Although agriculture, especially developing dairy farming, continued to be an important factor in the county's economy, by 1980 the introduction of light industry, combined with the growth of the Dallas metropolitan area, produced a successful diversified economy. In 1980 the number of business establishments totaled 2,388; 25 percent of the population was employed in manufacturing and 23 percent in wholesale and retail trade. Most of the population, 59 percent, worked outside the county. The economic growth between 1960 and 1980 accompanied a comparable population growth. Plano, eighteen miles northeast of Dallas, had the most dramatic increase of all Collin County towns: in 1960 Plano's population was 3,695, and twenty years later it was 72,331. Overall, Collin County's population increased from 41,692 in 1960 to 144,576 in 1980. Subsequently it continued to grow, largely as a result of the development of the suburbs in and around Plano. By 1990 the number of residents in Plano increased to 128,673, and the population of the county as a whole grew to 264,036, nearly double what it had been only a decade before. Many of the new arrivals in the county are from areas outside of Texas.
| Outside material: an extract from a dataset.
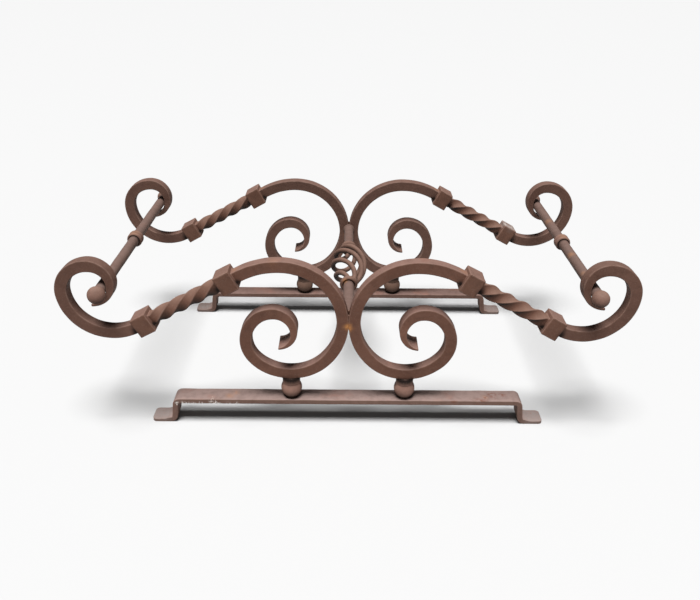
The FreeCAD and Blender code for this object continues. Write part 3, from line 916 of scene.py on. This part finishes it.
def add_light():
    """A wide soft light from nearly overhead, a little to the front, in a dim pale room."""
    world = bpy.data.worlds.new("studio")
    bpy.context.scene.world = world
    world.use_nodes = True
    background = world.node_tree.nodes["Background"]
    background.inputs["Color"].default_value = (1, 1, 1, 1)
    background.inputs["Strength"].default_value = ROOM_STRENGTH
    data = bpy.data.lights.new("overhead", "SUN")
    data.energy = SUN_STRENGTH
    data.angle = math.radians(SUN_ANGLE)
    light = bpy.data.objects.new("overhead", data)
    light.rotation_euler = (math.radians(SUN_FORWARD), math.radians(SUN_SIDEWAYS), 0)
    bpy.context.scene.collection.objects.link(light)
    bpy.context.scene.view_settings.view_transform = "Standard"


# The camera stands in front of the frames at standing height, looking down.
CAMERA_FOCAL = 36.15
CAMERA_SENSOR = 36.0
CAMERA_PITCH = 27.715
CAMERA_YAW = 0.316
CAMERA_ROLL = 0.606
CAMERA_DISTANCE = 1277.9 * MM                           # from the front frame's front face
CAMERA_HEIGHT = 978 * MM
CAMERA_LEFT = -4.7 * MM


def add_camera():
    data = bpy.data.cameras.new("camera")
    data.sensor_width = CAMERA_SENSOR
    data.lens = CAMERA_FOCAL
    data.clip_start = 0.05
    camera = bpy.data.objects.new("camera", data)
    bpy.context.scene.collection.objects.link(camera)
    front_face = ROWS[0][1] - BAR / 2
    pitch, yaw, roll = (math.radians(v) for v in (CAMERA_PITCH, CAMERA_YAW, CAMERA_ROLL))
    forward = Vector((math.sin(yaw) * math.cos(pitch), math.cos(yaw) * math.cos(pitch), -math.sin(pitch)))
    right = Vector((math.cos(yaw), -math.sin(yaw), 0))
    up = right.cross(forward)
    right, up = right * math.cos(roll) + up * math.sin(roll), up * math.cos(roll) - right * math.sin(roll)
    turn = Matrix((right, up, -forward)).transposed().to_4x4()
    camera.matrix_world = Matrix.Translation((CAMERA_LEFT, front_face - CAMERA_DISTANCE, CAMERA_HEIGHT)) @ turn
    bpy.context.scene.camera = camera


note_marks()
build_frames()
build_rods()
add_floor()
add_light()
add_camera()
Though before 1970 the voters of the county were staunchly Democratic, from 1972 to 1992 they consistently chose Republican presidential candidates, and Republicans also made inroads in state and local races. Other changes have occurred. Due to the large number of young families that have moved to the area, the average age has dropped considerably, and education levels have been steadily rising. Hispanics, traditionally only a small minority in the county, now outnumber African-Americans, and the number of Asians is increasing rapidly. In 1990 nearly 90 percent of the population was white, 6.9 percent Hispanic, 4.1 percent black, and 2.8 percent Asian. Collin County is well on its way to being one of the most densely populated counties in Texas. The largest city, Plano, overshadows the county seat as the business and educational center of the county. The diversified economy continues to diminish the number of farms. At its 150th anniversary the county little resembled what was settled in the 1840s.